Written task:
Identify and copy all lines of the material where the string "root" is found.

* begin Data section *

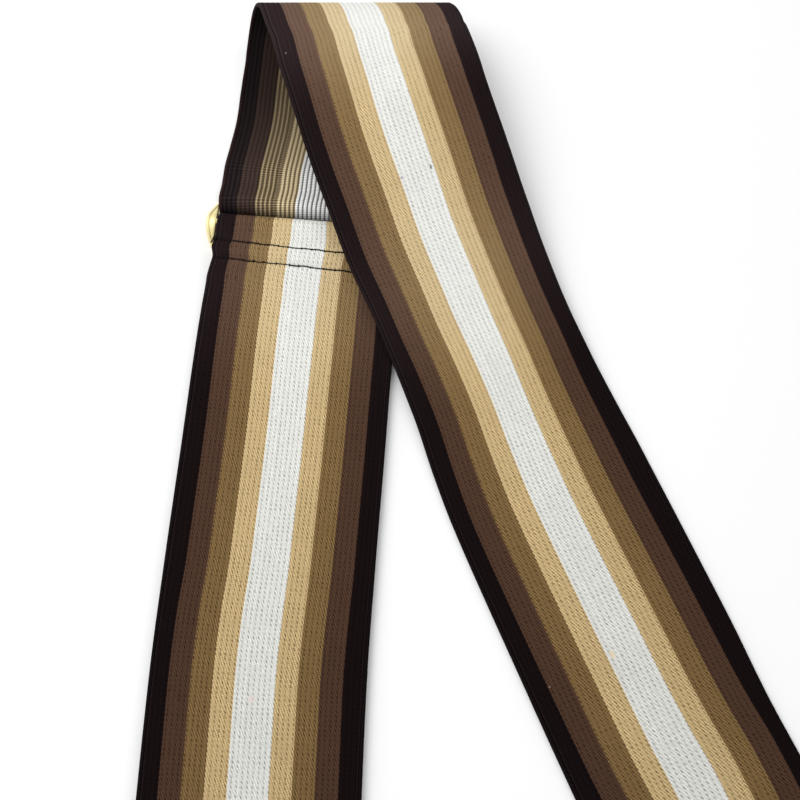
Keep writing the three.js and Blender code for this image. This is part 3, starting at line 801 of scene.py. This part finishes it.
# Small marks on the face: two specks of dirt and a stain on the right leg's white stripe, two light
# flecks on its left dark stripe, and a faint mark low on the left leg.
cloth_marks = table(
    "arc across half_width half_length tint strength",
    (0.7789, 0.0055, 0.00045, 0.00105, (62, 66, 62), 0.85),
    (0.7794, -0.0068, 0.00035, 0.00065, (104, 104, 102), 0.8),
    (0.7179, -0.0348, 0.00030, 0.00045, (150, 140, 140), 0.7),
    (0.9736, -0.0306, 0.00030, 0.00045, (140, 130, 128), 0.7),
    (0.9725, -0.0056, 0.00090, 0.00160, (226, 200, 152), 0.6),
    (0.2049, -0.0015, 0.00140, 0.00140, (226, 205, 196), 0.5),
)
for mark in cloth_marks:
    mark_place, mark_along = cloth_place(mark["arc"], mark["across"])
    face_colour = use_group(face_tree, mark_group, Color=face_colour, Place=face_place,
                            Middle=(mark_place * web_width, mark_along, 0.0),
                            Reach=(mark["half_width"], mark["half_length"], 1.0), Tint=linear(mark["tint"]),
                            Strength=mark["strength"])["Color"]
feed(face_shader.inputs["Base Color"], face_colour)

face_height = face_pattern["Rib"] * face_relief["rib"] + cross_wave * face_relief["cross"]
face_height += face_fibres["Height"] * face_relief["fibre"] - dashes * face_relief["dash"]
feed(face_shader.inputs["Normal"], bumped(face_height, cloth_bump, face_relief["depth"]))

# The back: narrow raised ribs with dark furrows between them, partly the yarn's own colour and partly painted
# shade, crossed
# # by fine threads, and one dotted column where the olive and the tan yarns meet. The fold draws it smooth.
back_weave = dict(edge_blur=0.08, ticks=2.1, tick_power=3.0, tick_strength=0.36, cross_contrast=0.54,
                  smooth_ticks=0.25, smooth_ribs=0.34, middle_height=0.5)
back_relief = dict(tick=0.3, depth=0.0002)
dotted_column = dict(place=0.2985, reach=0.0105, blur=0.002, height=0.75)

back_material, back_tree, back_shader = new_material("web_back", **cloth_finish)
back_place, back_across, back_along = weave_place(back_tree)
back_ribs = back_across * (1.0 / rib_pitch) + rib_offset
back_rows = back_along / row_length
back_stripe = back_across / web_width
back_fibres = use_group(back_tree, fibre_group, Place=back_place)
from_back_furrow = use_group(back_tree, weave_group, Ribs_Across=back_ribs)["From Furrow"]
half_furrow = 0.5 - 0.5 * by_stripe(back_stripe, back_rib_shares, "back_end")
back_rib = spread(from_back_furrow, half_furrow - back_weave["edge_blur"],
                  half_furrow + back_weave["edge_blur"], way="SMOOTHSTEP")

smoothness = cloth_fact(back_tree, "back_smoothness")
tick_wave = wave(back_rows, back_weave["ticks"])
ticks = tick_wave ** back_weave["tick_power"] * (smoothness * (back_weave["smooth_ticks"] - 1.0) + 1.0)
back_high = calc("MAXIMUM", back_rib, ticks * back_weave["tick_strength"])
back_high += (back_weave["middle_height"] - back_high) * (smoothness * back_weave["smooth_ribs"])
from_column = calc("ABSOLUTE", back_stripe - dotted_column["place"])
in_column = spread(from_column, dotted_column["reach"] - dotted_column["blur"],
                   dotted_column["reach"] + dotted_column["blur"], 1.0, 0.0)
back_high += (tick_wave * dotted_column["height"] - back_high) * in_column

back_colour = blend_colours(back_high, by_stripe(back_stripe, back_gaps_and_shade, "back_end"),
                            by_stripe(back_stripe, back_yarns, "back_end"))
tick_shade = ticks * back_weave["cross_contrast"] + (1.0 - back_weave["cross_contrast"] / 3)
# Painted shade: the back is darkened under the fold and in a painted shadow just above the sewn end.
back_shade = tick_shade * back_fibres["Shade"] * (1.0 - cloth_fact(back_tree, "back_painted_shade"))
feed(back_shader.inputs["Base Color"], scaled_colour(back_colour, back_shade))
back_height = ticks * back_relief["tick"] + back_high
feed(back_shader.inputs["Normal"], bumped(back_height, cloth_bump, back_relief["depth"]))

# The cut ends: all the yarns' ends packed together.
cut_colour = (150, 132, 104)
cut_roughness = 0.95
cut_fibre_amount = 0.6
cut_material, cut_tree, cut_shader = new_material("web_cut_end", Roughness=cut_roughness)
cut_fibres = use_group(cut_tree, fibre_group, Place=add_node(cut_tree, "TexCoord", "Object"),
                       Amount=cut_fibre_amount)
feed(cut_shader.inputs["Base Color"], scaled_colour(linear(cut_colour), cut_fibres["Shade"]))
for material in (face_material, back_material, cut_material):
    web_mesh.materials.append(material)
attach(web, "root")
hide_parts("webbing")


# The slide: a cast frame with a rounded rim and a flatter inner face, whose cheeks bow out past the web's
# edges and arch over its lower layer, with a round middle bar for the sewn end. It is plated pale gold.

slide_form = dict(half_length=0.0413, half_height=0.0122, end_bow=0.0065, slot_half_length=0.0386,
                  slot_half_height=0.0097, slot_pinch=0.0015, bar_offset=0.0109, arch=0.0047)
cheek_steps = 32
bar_steps = 40
middle_bar_half_length = 0.0376
middle_bar_sides = 24
rim_profile = mm_table(
    "inward height",
    (0.45, 0), (0.18, 0.12), (0.04, 0.4), (0, 0.8), (0.02, 1.4), (0.1, 1.8), (0.26, 2.1), (0.5, 2.3),
    (0.8, 2.38), (1.1, 2.35), (1.32, 2.27), (1.46, 2.14), (1.54, 1.99), (1.63, 2.14), (1.72, 2.2))
inner_profile = mm_table(
    "outward height",
    (0.4, 2.2), (0.22, 2.12), (0.08, 1.92), (0, 1.6), (0, 0.6), (0.06, 0.25), (0.25, 0.04), (0.45, 0))
gold_colours = ((255, 243, 188), (252, 234, 172))
gold_wear = dict(scale=220.0, detail=5.0, smoothest=0.40, roughest=0.56)
gold_grain = dict(scale=1800.0, bump=0.15, depth=0.0001)


def link_mesh(name, vertices, faces):
    """A smooth mesh object."""
    mesh = bpy.data.meshes.new(name)
    mesh.from_pydata([tuple(vertex) for vertex in vertices], [], faces)
    mesh.polygons.foreach_set("use_smooth", [True] * len(faces))
    mesh.update()
    return new_object(name, mesh)


def ring_quads(rings, sides, closed=False):
    """The faces between rings of points, one ring after another, which may close on the first."""
    faces = []
    for i in range(rings if closed else rings - 1):
        a, b = i * sides, (i + 1) % rings * sides
        faces += [(a + j, a + (j + 1) % sides, b + (j + 1) % sides, b + j) for j in range(sides)]
    return faces


def round_tube(points, radii, sides):
    """A closed round tube along points, as vertices and faces."""
    points = [Vector(p) for p in points]
    vertices = []
    for i, point in enumerate(points):
        run = (points[min(i + 1, len(points) - 1)] - points[max(i - 1, 0)]).normalized()
        side = run.orthogonal().normalized() if i == 0 else (side - run * side.dot(run)).normalized()
        up = run.cross(side)
        for j in range(sides):
            angle = 2 * math.pi * j / sides
            vertices.append(point + (side * math.cos(angle) + up * math.sin(angle)) * radii[i])
    last = (len(points) - 1) * sides
    caps = [tuple(reversed(range(sides))), tuple(range(last, last + sides))]
    return vertices, ring_quads(len(points), sides) + caps


def slide_stations():
    """Pairs of points round the frame: one on its outline and one on its opening."""
    form = slide_form
    straight = form["half_length"] - form["end_bow"]
    pairs = []
    for side in (1.0, -1.0):
        for i in range(cheek_steps + 1):
            angle = math.pi * (i / cheek_steps - 0.5)
            outer = Vector((straight + form["end_bow"] * math.cos(angle),
                            form["half_height"] * math.sin(angle)))
            inner = Vector((form["slot_half_length"] - form["slot_pinch"] * math.cos(angle) ** 2,
                            form["slot_half_height"] * math.sin(angle)))
            pairs.append((outer * side, inner * side))
        start, end = pairs[-1], (Vector((-straight, form["half_height"])) * side,
                                 Vector((-form["slot_half_length"], form["slot_half_height"])) * side)
        pairs += [(start[0].lerp(end[0], i / bar_steps), start[1].lerp(end[1], i / bar_steps))
                  for i in range(1, bar_steps)]
    return pairs


def slide_frame():
    """The frame's mesh: its profile carried round the opening, with the cheeks arched."""
    vertices = []
    for outer, inner in slide_stations():
        inward = (inner - outer).normalized()
        places = [(outer + inward * row["inward"], row["height"]) for row in rim_profile]
        places += [(inner - inward * row["outward"], row["height"]) for row in inner_profile]
        for place, height in places:
            share = min(abs(place.y) / slide_form["bar_offset"], 1.0)
            rise = slide_form["arch"] * (1.0 + math.cos(math.pi * share)) / 2
            vertices.append(Vector((place.x, place.y, height + rise)))
    ring = len(rim_profile) + len(inner_profile)
    return vertices, ring_quads(len(vertices) // ring, ring, closed=True)


def joined(parts):
    """Several closed meshes as one."""
    vertices, faces = [], []
    for part_vertices, part_faces in parts:
        start = len(vertices)
        vertices += part_vertices
        faces += [tuple(start + j for j in face) for face in part_faces]
    return vertices, faces


middle_bar_ends = [(side * middle_bar_half_length, 0.0, slide_bar["height"]) for side in (-1.0, 1.0)]
slide_parts = joined([slide_frame(), round_tube(middle_bar_ends, [bar_radius] * 2, middle_bar_sides)])
slide_seat = (Matrix.Translation(scene_middle + Vector((slide_bar["x"], slide_bar["y"], 0.0)))
              @ Matrix.Rotation(math.radians(slide_bar["turn"]), 4, "Z"))
slide = link_mesh("gold_slide", [slide_seat @ vertex for vertex in slide_parts[0]], slide_parts[1])

gold_material, gold_tree, gold_shader = new_material("gold_plate", Metallic=0.75)
gold_place = add_node(gold_tree, "TexCoord", "Object")
worn = noise(gold_place, gold_wear["scale"], gold_wear["detail"])
grain = noise(gold_place, gold_grain["scale"])
feed(gold_shader.inputs["Base Color"], blend_colours(worn, *map(linear, gold_colours)))
feed(gold_shader.inputs["Roughness"], spread(worn, 0.0, 1.0, gold_wear["smoothest"], gold_wear["roughest"]))
feed(gold_shader.inputs["Normal"], bumped(grain, gold_grain["bump"], gold_grain["depth"]))
slide.data.materials.append(gold_material)
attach(slide, "root")
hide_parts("slide")


# The stitches: rows of thick black thread that hold the sewn hems, by hand and a little uneven, with a
# lump where each stitch goes down through the web, and a loose tangle at the left end of the upper row.

thread_radius = 0.00026
thread_sides = 8
stitch_length = 0.0045
stitch_inset = 0.0010
shortest_stitch = 0.3
stitch_points = 9
stitch_form = dict(sunk=0.0002, rise=0.00055, slimmest=0.9, swell=0.35, swell_reach=0.12)
stitch_ranges = dict(length=(0.8, 1.22), wander=(-0.00022, 0.00022), sag=(0.7, 1.1), thickness=(0.85, 1.15))
knot_form = table("along lift swell", (-0.0004, -0.0001, 1.0), (0.0, 0.00022, 1.35), (0.0004, -0.0001, 1.0))
thread_colour = (22, 17, 17)
thread_twist = dict(fineness=6000.0, amount=0.9, bump=0.5, depth=0.00008)
random.seed(12)


def stitch_row(arc, slant):
    """One row of stitches across the web, as tubes."""
    reach = float(np.interp(arc, arc_lengths, widths)) / 2 - stitch_inset
    surface = web_thickness / 2 - crease["depth"]
    tubes = []
    start = -reach
    while start < reach - shortest_stitch * stitch_length:
        end = min(start + stitch_length * random.uniform(*stitch_ranges["length"]), reach)
        wander, sag, thickness = (random.uniform(*stitch_ranges[name])
                                  for name in ("wander", "sag", "thickness"))
        points, radii = [], []
        for t in np.linspace(0.0, 1.0, stitch_points):
            across = start + (end - start) * t
            lift = surface - stitch_form["sunk"] + stitch_form["rise"] * sag * math.sin(math.pi * t) ** 0.5
            drift = wander * math.sin(math.pi * t) + across * math.tan(slant)
            swell = stitch_form["swell"] * math.exp(-((min(t, 1 - t) / stitch_form["swell_reach"]) ** 2))
            points.append(on_web(arc + drift, across, lift))
            radii.append(thread_radius * thickness * (stitch_form["slimmest"] + swell))
        tubes.append(round_tube(points, radii, thread_sides))
        knot_arc = arc + end * math.tan(slant)
        knot = [on_web(knot_arc + row["along"], end, surface + row["lift"]) for row in knot_form]
        tubes.append(round_tube(knot, [row["swell"] * thread_radius for row in knot_form], thread_sides))
        start = end
    return tubes


# The tangle: thread wound over the edge a few times, with one loose end.
tangle_routes = (
    mm_table("along across lift", (-0.2, -35.6, 0.9), (-0.5, -36.3, 1.3), (-0.2, -37, 1.1), (0.4, -37.1, 0.7),
             (0.6, -36.5, 1.2), (0.1, -35.9, 1.4), (-0.4, -36.2, 1.4), (-0.3, -36.8, 1.3), (0.3, -37.3, 0.7)),
    mm_table("along across lift", (0.3, -36.5, 1.3), (0.8, -37.1, 1.1), (1.3, -37.6, 0.6), (1.7, -38, 0.3)),
)
upper_row_arc, upper_row_slant = sewn_arcs[0]
stitch_tubes = []
for sewn_arc, slant in sewn_arcs:
    stitch_tubes += stitch_row(sewn_arc, slant)
for route in tangle_routes:
    tangle = [on_web(upper_row_arc + row["along"] + row["across"] * math.tan(upper_row_slant), row["across"],
                     row["lift"]) for row in route]
    stitch_tubes.append(round_tube(tangle, [thread_radius] * len(tangle), thread_sides))
stitches = link_mesh("stitch_rows", *joined(stitch_tubes))

thread_material, thread_tree, thread_shader = new_material(
    "stitch_thread", Roughness=0.75, Specular_IOR_Level=0.1)
thread_fibres = use_group(thread_tree, fibre_group, Place=add_node(thread_tree, "TexCoord", "Object"),
                          Fineness=thread_twist["fineness"], Amount=thread_twist["amount"])
feed(thread_shader.inputs["Base Color"], scaled_colour(linear(thread_colour), thread_fibres["Shade"]))
feed(thread_shader.inputs["Normal"],
     bumped(thread_fibres["Height"], thread_twist["bump"], thread_twist["depth"]))
stitches.data.materials.append(thread_material)
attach(stitches, "root")


# The two halves of the clasp: plain cast plates with a round bar for the web, plated like the slide, with
# their edges softened by the plating.

clasp_edge_softness = 0.00022
clasp_edge_angle = 40.0
for name in ("clasp_hook", "clasp_loop"):
    clasp_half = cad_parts[name]
    clasp_half.data.materials.clear()
    clasp_half.data.materials.append(gold_material)
    soft_edges = clasp_half.modifiers.new("soft_edges", "BEVEL")
    soft_edges.width = clasp_edge_softness
    soft_edges.segments = 2
    soft_edges.limit_method = "ANGLE"
    soft_edges.angle_limit = math.radians(clasp_edge_angle)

* end Data section *

Correct result:
attach(web, "root")
attach(slide, "root")
attach(stitches, "root")